We ate lunch at an outdoor cafe on the beach on the far side of the island.



Toward the end of our journey it began to rain, and the wind was blowing so hard that not even saying "I think I can I think I can" was helping us to advance very far, but it was one of the most fun days I've ever had.  


We had planned to eat on the island that evening, but I looked like something the cat had dragged in (it took me about 30 minutes to comb out my hair), so we elected instead to dine on the ship.  That ended up being a good choice, as they were setting off fireworks in the town just above our ship, and we had a great view of it from our table.

Monday, April 26

Today we awoke to find the island of Rhodes awaiting us.  


Rhodes is a very large island just off the coast of Turkey.  

We elected to take a Jeep tour of the island, but this was a bit of a disappointment.  We piled into an open air Jeep with another couple and lined up with about 50 other Jeeps to explore Rhodes. 


This ended up being more of an off-road experience than a sight-seeing venture, so we cut short our tour after 4 hours and returned to the ship.

We still had plenty of time to wander around the streets of the old walled town of Rhodes, which was built in medieval times.  It was quite a neat place.  We saw an old palace and lots of little shops, and we climbed to the top of an old clock tower.  We stopped for drinks with another couple from our trip in a little outdoor tavern.






We were to eat dinner with a group from Robert's area of the company, so we returned to the ship to change and then came back to town for dinner.  I paid the price for adhering to my Southern 'fashion over function' philosophy; I about broke my neck walking over cobblestone streets in my little high heeled sandals.  We enjoyed a great meal, though, with lots of fresh seafood and a few glasses of the local potent potable, Ouzo. 


Tuesday, April 27

We awakened today to heavy rocking of the ship.  I looked out the window and saw only large swells and white caps - no sign of the island of Mykonos.  Shortly thereafter the captain announced that the port was closed, so we would instead be spending a day at sea.  I got up long enough to participate in a game of sports trivia, but it stayed pretty rough until late in the afternoon, so my day at sea was mostly a day in bed.  I did watch
Master and Commander on the room's TV, which was sort of a strange experience while sloshing around on a ship myself, but I also caught up on some much-needed sleep.  

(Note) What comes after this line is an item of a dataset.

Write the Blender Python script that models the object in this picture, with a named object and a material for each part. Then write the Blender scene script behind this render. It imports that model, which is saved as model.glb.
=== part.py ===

By evening the water was calmer, and we had a lovely meal in the ship's dining room and then took a tour of the galley where the crew had prepared a lot of show dishes. 





Wednesday, April 28

When we awoke at 7:00 this a.m., we found that we were back in the port of Pireaus (Athens).  We ate breakfast and then disembarked and climbed onto a bus for a tour of Cape Sounio.

Cape Sounio is located on the southern tip of Attica (the region of Greece where Athens is located).  There are some beautiful ruins of a Temple of Poseidon high on a hill overlooking the sea.  



We walked around there for a bit and then ate lunch at a local restaurant.  



The food was preordered, and one of the dishes was a plate of what looked to be a pile of fried minnows - heads and all, with little eyes peering out through the breading with a “What-the-heck-happened?”  look!  


We returned to the Athens Hilton by way of a pretty little lake set under some cliffs and fed by thermal springs. 


We left the hotel at 4:00 in the morning (!) to catch an early flight home.


It was a wonderful trip, and I would love to return to Greece again someday.   


Liz Harrell said...

I dont think I would come home. :)

Anonymous said...

Eloise, now I feel as if I have been there!!! Bill and Donna Garrard have just returned from Greece (and a cruise)....and he showed me all their photos at the Unit Game on Sunday aft. (at Valley View).